Custom properties need maintenance. As repository types evolve, the allowed_values list grows. This is a deliberate trade-off—storing classification metadata enables powerful queries but requires ongoing curation.

Where This Could Go

Future enhancements that align with the current design:

Repository invitations: Extending beyond members to manage outside collaborators
Security advisories: Automated vulnerability reporting integration
Dependabot configuration: Standardized dependency update rules across repositories

Common Misconceptions

The approach trips up people expecting a simple repo creator:

“GitHub Terraform is just for repos” — The provider covers the entire organization: teams, custom properties, secrets, variables, rulesets, and settings. Treating it as a repo-only tool misses most of the value.
“Single Terraform run scales” — At 40+ repositories plus organization resources, one run becomes slow and risky.
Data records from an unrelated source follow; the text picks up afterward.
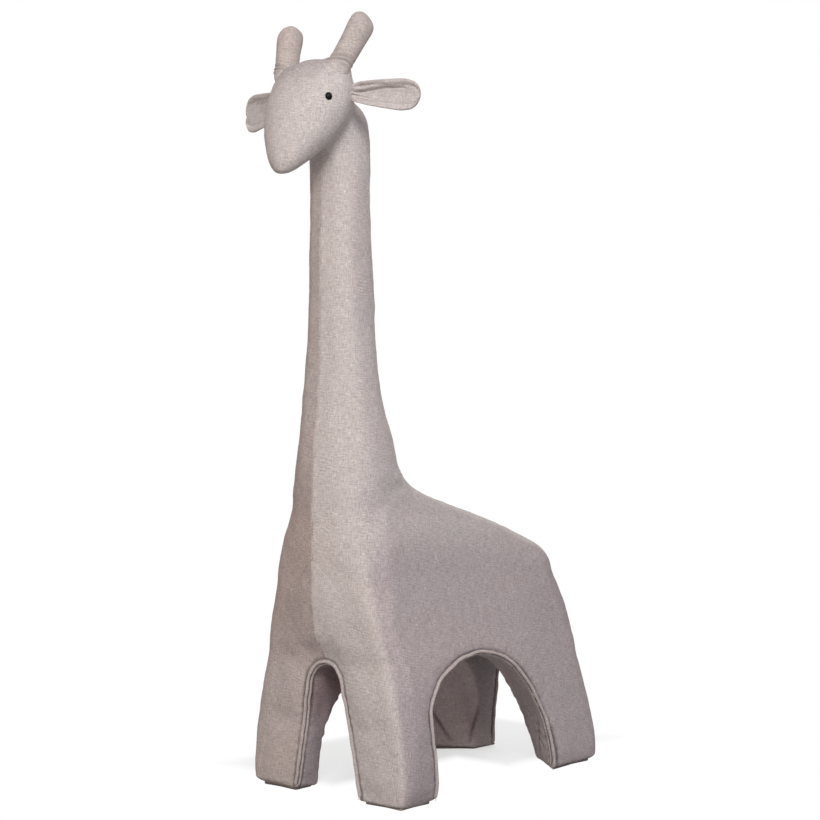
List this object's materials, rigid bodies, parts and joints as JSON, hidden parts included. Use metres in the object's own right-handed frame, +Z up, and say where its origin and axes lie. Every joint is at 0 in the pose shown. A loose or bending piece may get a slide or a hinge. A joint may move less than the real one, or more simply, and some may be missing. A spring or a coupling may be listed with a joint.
{
  "type": "plush giraffe",
  "caption": "Floor-standing plush giraffe: long stuffed neck, egg-shaped head, finger horns, paddle ears, arched body on flat-soled legs, hanging tail and a rod frame inside.",
  "frame": {"origin": "on the floor under the middle of the toy, at the bottom centre of its bounding box", "axes": "+Z up, -Y the way the giraffe faces, +X towards its left side"},
  "size_m": [0.3598, 0.6094, 1.1685],
  "materials": {
    "cover": "plain-weave linen and cotton cover, mauve grey, firmly stuffed",
    "sole": "the same plain weave, drawn flat under each foot",
    "board": "birch plywood, sanded",
    "frame_steel": "drawn steel rod, zinc plated",
    "frame_nylon": "moulded nylon",
    "eye": "polished black bead"
  },
  "bodies": {
    "body": {"body": "cover", "neck": "cover", "head": "cover", "leg_front_left": "cover", "leg_front_right": "cover", "leg_rear_left": "cover", "leg_rear_right": "cover", "horn_left": "cover", "horn_right": "cover", "sole_front_left": "sole", "sole_front_right": "sole", "sole_rear_left": "sole", "sole_rear_right": "sole", "foot_board_front_left": "board", "foot_board_front_right": "board", "foot_board_rear_left": "board", "foot_board_rear_right": "board", "neck_post": "frame_steel", "spine_rod": "frame_steel", "leg_hoop_front": "frame_steel", "leg_hoop_rear": "frame_steel", "neck_post_cap": "frame_nylon", "frame_clamp_front": "frame_nylon", "frame_clamp_rear": "frame_nylon", "eye_washer_left": "frame_nylon", "eye_washer_right": "frame_nylon", "eye_left": "eye", "eye_right": "eye"},
    "ear_left": {"ear_left": "cover"},
    "ear_right": {"ear_right": "cover"},
    "tail": {"tail": "cover"}
  },
  "joints": [
    {"name": "ear_left_flap", "type": "hinge", "parent": "body", "child": "ear_left", "pos_m": [0.07376, -0.21061, 1.04853], "axis": [-0.0458, -0.0161, 0.9988], "range_deg": [-45, 45], "stiffness_Nm_per_rad": 0.08},
    {"name": "ear_right_flap", "type": "hinge", "parent": "body", "child": "ear_right", "pos_m": [-0.07376, -0.21061, 1.04853], "axis": [0.0458, -0.0161, 0.9988], "range_deg": [-45, 45], "stiffness_Nm_per_rad": 0.08},
    {"name": "tail_swing", "type": "hinge", "parent": "body", "child": "tail", "pos_m": [0, 0.2639, 0.3165], "axis": [1, 0, 0], "range_deg": [0, 75]}
  ]
}
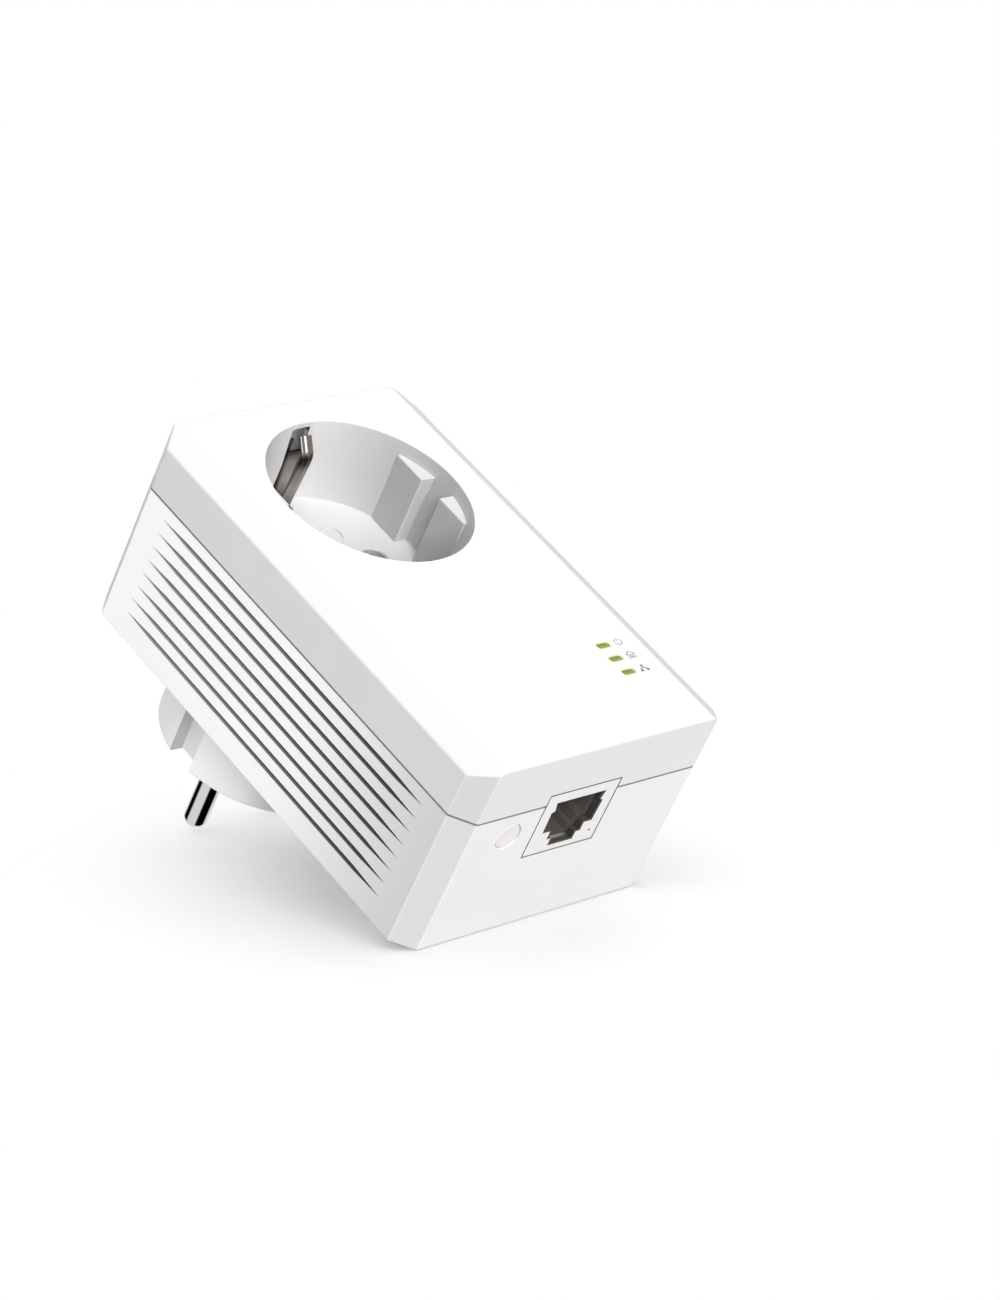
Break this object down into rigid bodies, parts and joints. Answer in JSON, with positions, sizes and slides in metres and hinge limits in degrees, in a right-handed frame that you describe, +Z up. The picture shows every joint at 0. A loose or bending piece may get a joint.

Split-state targeting is what makes this workable at scale.
“Manual changes can be reverted” — Terraform drift accumulates silently. A team member enables an integration, enables discussions, or changes branch protection—none of which appear in your code. Without drift detection, your Terraform state diverges from reality.

Applicability

This architecture makes sense when:

The organization has 20+ repositories requiring consistent management
Team collaboration requires audit trails for permission changes
Secret and variable management needs organization-wide control
Enforcing naming conventions or classification matters

It doesn’t make sense for:

A handful of personal repositories
One-off experiments where speed matters more than consistency
Scenarios where GitHub’s built-in organization settings are sufficient

This design treats GitHub as infrastructure—every change flows through version control, code review, and drift detection. The split-mode architecture emerged from operational needs at scale and continues to evolve as the organization grows.